● **WHAT IS REQUIRED**: Copy out precisely the lines beginning at the line that contains "rearNose, side), capPlastic);" and ending at the line that contains "obj.parent = empty", including both.

● **STORED DATA**:

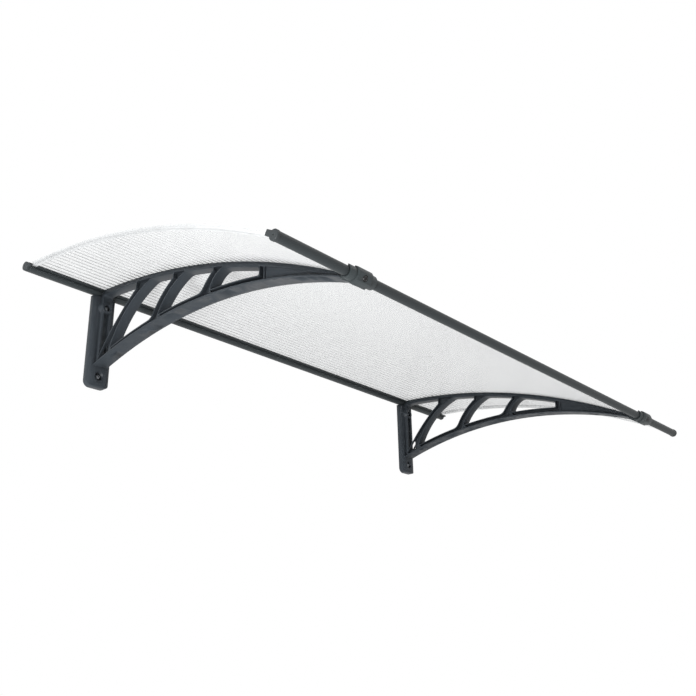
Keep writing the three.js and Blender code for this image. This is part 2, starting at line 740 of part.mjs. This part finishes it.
function makeBracket() {
  const windows = windowOutlines().map((outline) => alongX(outline, -TRUSS_HALF - 1, TRUSS_HALF + 1));
  const pockets = [
    ...struts.map(strutPocket).map((outline) => pocketPair(outline, POCKET_DEPTH)),
    pocketPair(lastPocket(), POCKET_DEPTH),
    pocketPair(frontPocket(), FRONT_POCKET_DEPTH),
  ];
  return trussBody(TRUSS_HALF, arch)
    .subtract(joined(windows))
    .subtract(joined(pockets))
    .subtract(finGap())
    .add(flangeBody())
    .add(legBody())
    .add(upperBoss())
    .subtract(screwRooms())
    .subtract(barRoom(REAR, LEG_HALF))
    .subtract(barRoom(FRONT, LEG_HALF))
    .subtract(wallRoom());
}

// The clamp's outline in the front bar's own section: forward is away from the sheet.
function clampOutline() {
  const corners = [
    [-4, 13.3],
    [2, 15.2],
    [9, 14.6],
    [CLAMP_FRONT - 2.5, 11],
    [CLAMP_FRONT, 6.6],
    [CLAMP_FRONT, -7.6],
    [CLAMP_FRONT - 4, -12],
    [7.5, -14.4],
    [5.5, -16.6],
    [2.5, -16.4],
    [0.5, -14.8],
    [-12, -14.6],
    [-24, -13.6],
    [-24, -3],
    [-4, -3],
  ];
  return corners.map(([forward, up]) => frontPlace(-forward, up));
}

function makeClamp() {
  const sleeveOuter = circle(frontAxis, FRONT_TUBE + FIT + SLEEVE_WALL);
  const slope = frontAngle - Math.PI / 2;
  const wrap = sector(sleeveOuter, slope + Math.PI * 0.44, slope + Math.PI * 1.7);
  const sleeve = [...wrap, frontAxis];
  const past = 1;
  const armHalf = TRUSS_HALF + FIT;
  const well = rod(
    clampAxisPoint(0, CLAMP_FRONT - CLAMP_WELL_DEPTH),
    clampAxisPoint(0, CLAMP_FRONT + past),
    CLAMP_SCREW_WELL,
  );
  const hole = rod(clampAxisPoint(0, 0), clampAxisPoint(0, CLAMP_FRONT), SCREW_HOLE);
  return alongX(clampOutline(), -CLAMP_HALF, CLAMP_HALF)
    .add(alongX(sleeve, -SLEEVE_HALF, SLEEVE_HALF))
    .subtract(barRoom(FRONT, SLEEVE_HALF + past))
    .subtract(trussBody(armHalf, grown(arch, -FIT)))
    .subtract(well)
    .subtract(hole);
}

// A pan-head screw along a line, with its seat at a point and a cross recess.
function makeScrew(seat, outward, length) {
  const profile = [
    point(0, -length),
    point(SCREW_SHANK * 0.4, -length),
    point(SCREW_SHANK, -length + 3),
    point(SCREW_SHANK, 0),
    point(SCREW_HEAD, 0),
    point(SCREW_HEAD, SCREW_HEAD_HEIGHT * 0.45),
    point(SCREW_HEAD * 0.86, SCREW_HEAD_HEIGHT * 0.8),
    point(SCREW_HEAD * 0.55, SCREW_HEAD_HEIGHT),
    point(0, SCREW_HEAD_HEIGHT),
  ];
  const body = solid(new THREE.LatheGeometry(profile, 20));
  const deep = SCREW_HEAD_HEIGHT - SCREW_SLOT_DEPTH / 2 + 0.5;
  const arm = (wide, long) =>
    solid(new THREE.BoxGeometry(wide, SCREW_SLOT_DEPTH + 1, long).translate(0, deep, 0));
  const cross = arm(SCREW_SLOT, SCREW_SLOT_SPAN).add(arm(SCREW_SLOT_SPAN, SCREW_SLOT));
  const turn = new THREE.Quaternion().setFromUnitVectors(new THREE.Vector3(0, 1, 0), outward);
  const place = new THREE.Matrix4().compose(seat, turn, new THREE.Vector3(1, 1, 1));
  return body.subtract(cross).transform(place.elements);
}

const canopy = new THREE.Group();

// A solid as a named mesh of the canopy, moved along X.
function addPiece(name, made, material, x = 0) {
  const mesh = made.getMesh();
  const geometry = new THREE.BufferGeometry();
  geometry.setAttribute("position", new THREE.BufferAttribute(mesh.vertProperties, 3));
  geometry.setIndex(new THREE.BufferAttribute(mesh.triVerts, 1));
  geometry.computeVertexNormals();
  const piece = new THREE.Mesh(geometry, material);
  piece.name = name;
  piece.position.x = x;
  canopy.add(piece);
}

addPiece("sheet", makeSheet(), clearSheet);
addPiece("rear_bar", makeRearBar(), barPaint);
addPiece("front_bar", makeFrontBar(), barPaint);

const bracket = makeBracket();
const clamp = makeClamp();
const forward = point(0, 0).sub(frontPlace(1, 0).sub(frontAxis));
const clampSeat = CLAMP_FRONT - CLAMP_WELL_DEPTH + 0.05;
const clampScrewLength = clampSeat + FRONT_TUBE + CLAMP_SCREW_GRIP;
for (const [side, label] of [
  [-1, "left"],
  [1, "right"],
]) {
  const x = (side * BRACKET_SPACING) / 2;
  addPiece(`bracket_${label}`, bracket, bracketPlastic, x);
  addPiece(`front_clamp_${label}`, clamp, clampPlastic, x);
  for (const [height, seat, place] of [
    [UPPER_SCREW_HEIGHT, UPPER_SEAT, "upper"],
    [LOWER_SCREW_HEIGHT, LOWER_SEAT, "lower"],
  ]) {
    const screw = makeScrew(outFromWall(height, seat + 0.05), new THREE.Vector3(0, -1, 0), seat - 1);
    addPiece(`wall_screw_${place}_${label}`, screw, zincSteel, x);
  }
  const clampScrew = makeScrew(
    clampAxisPoint(0, clampSeat),
    new THREE.Vector3(0, forward.x, forward.y),
    clampScrewLength,
  );
  addPiece(`clamp_screw_${label}`, clampScrew, zincSteel, x);
  addPiece(`edge_trim_${label}`, makeTrim(side), clearTrim);
  addPiece(`rear_end_cap_${label}`, makeCap(REAR, rearNose, side), capPlastic);
  addPiece(`front_end_cap_${label}`, makeCap(FRONT, frontNose, side), capPlastic);
}

export default canopy;
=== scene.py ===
"""A door canopy: a clear ribbed sheet between two bars on moulded brackets, in metres."""

import json
import math

import bmesh
import bpy
from mathutils import Matrix, Vector

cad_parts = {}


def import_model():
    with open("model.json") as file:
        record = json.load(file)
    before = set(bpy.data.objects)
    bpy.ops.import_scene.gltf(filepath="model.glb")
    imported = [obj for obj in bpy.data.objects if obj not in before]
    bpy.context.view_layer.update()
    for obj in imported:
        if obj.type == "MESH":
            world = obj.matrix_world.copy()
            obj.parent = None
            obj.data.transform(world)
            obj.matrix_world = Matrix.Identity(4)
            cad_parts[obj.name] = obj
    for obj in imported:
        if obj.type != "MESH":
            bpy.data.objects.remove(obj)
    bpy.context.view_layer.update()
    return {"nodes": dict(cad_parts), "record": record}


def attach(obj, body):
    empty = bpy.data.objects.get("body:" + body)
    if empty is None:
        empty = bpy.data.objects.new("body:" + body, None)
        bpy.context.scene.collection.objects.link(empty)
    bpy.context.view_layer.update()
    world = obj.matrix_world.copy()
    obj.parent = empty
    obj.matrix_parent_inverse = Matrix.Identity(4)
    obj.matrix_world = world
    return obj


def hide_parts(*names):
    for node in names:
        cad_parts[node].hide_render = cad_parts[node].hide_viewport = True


SIDES = ("left", "right")

# The camera, solved from the perspective of the picture to match
CAMERA_PLACE = (-1.5924, -1.6359, -0.8722)
CAMERA_RIGHT = (0.6589, -0.7520, -0.0182)
CAMERA_DOWN = (0.2668, 0.2562, -0.9290)
CAMERA_LENS = 45.83
SENSOR_WIDTH = 36.0
CAMERA_REACH = 200.0

# The studio: each lamp has its place, what it points at, its width and its power in watts
SURROUND_LEVEL = 0.45
LAMPS = {
    "low_left": ((-2.2, -0.8, -1.4), (-0.4, -0.3, -0.1), 0.8, 70),
    "high_front": ((0.5, -3.0, 3.0), (0, -0.4, 0), 2.5, 50),
}
FLOOR_HEIGHT = -2.3
FLOOR_HALF = 40
FLOOR_COLOUR = (0.8, 0.8, 0.8, 1)
WHITE = (1, 1, 1, 1)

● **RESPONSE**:
  addPiece(`rear_end_cap_${label}`, makeCap(REAR, rearNose, side), capPlastic);
  addPiece(`front_end_cap_${label}`, makeCap(FRONT, frontNose, side), capPlastic);
}

export default canopy;
=== scene.py ===
"""A door canopy: a clear ribbed sheet between two bars on moulded brackets, in metres."""

import json
import math

import bmesh
import bpy
from mathutils import Matrix, Vector

cad_parts = {}


def import_model():
    with open("model.json") as file:
        record = json.load(file)
    before = set(bpy.data.objects)
    bpy.ops.import_scene.gltf(filepath="model.glb")
    imported = [obj for obj in bpy.data.objects if obj not in before]
    bpy.context.view_layer.update()
    for obj in imported:
        if obj.type == "MESH":
            world = obj.matrix_world.copy()
            obj.parent = None
            obj.data.transform(world)
            obj.matrix_world = Matrix.Identity(4)
            cad_parts[obj.name] = obj
    for obj in imported:
        if obj.type != "MESH":
            bpy.data.objects.remove(obj)
    bpy.context.view_layer.update()
    return {"nodes": dict(cad_parts), "record": record}


def attach(obj, body):
    empty = bpy.data.objects.get("body:" + body)
    if empty is None:
        empty = bpy.data.objects.new("body:" + body, None)
        bpy.context.scene.collection.objects.link(empty)
    bpy.context.view_layer.update()
    world = obj.matrix_world.copy()
    obj.parent = empty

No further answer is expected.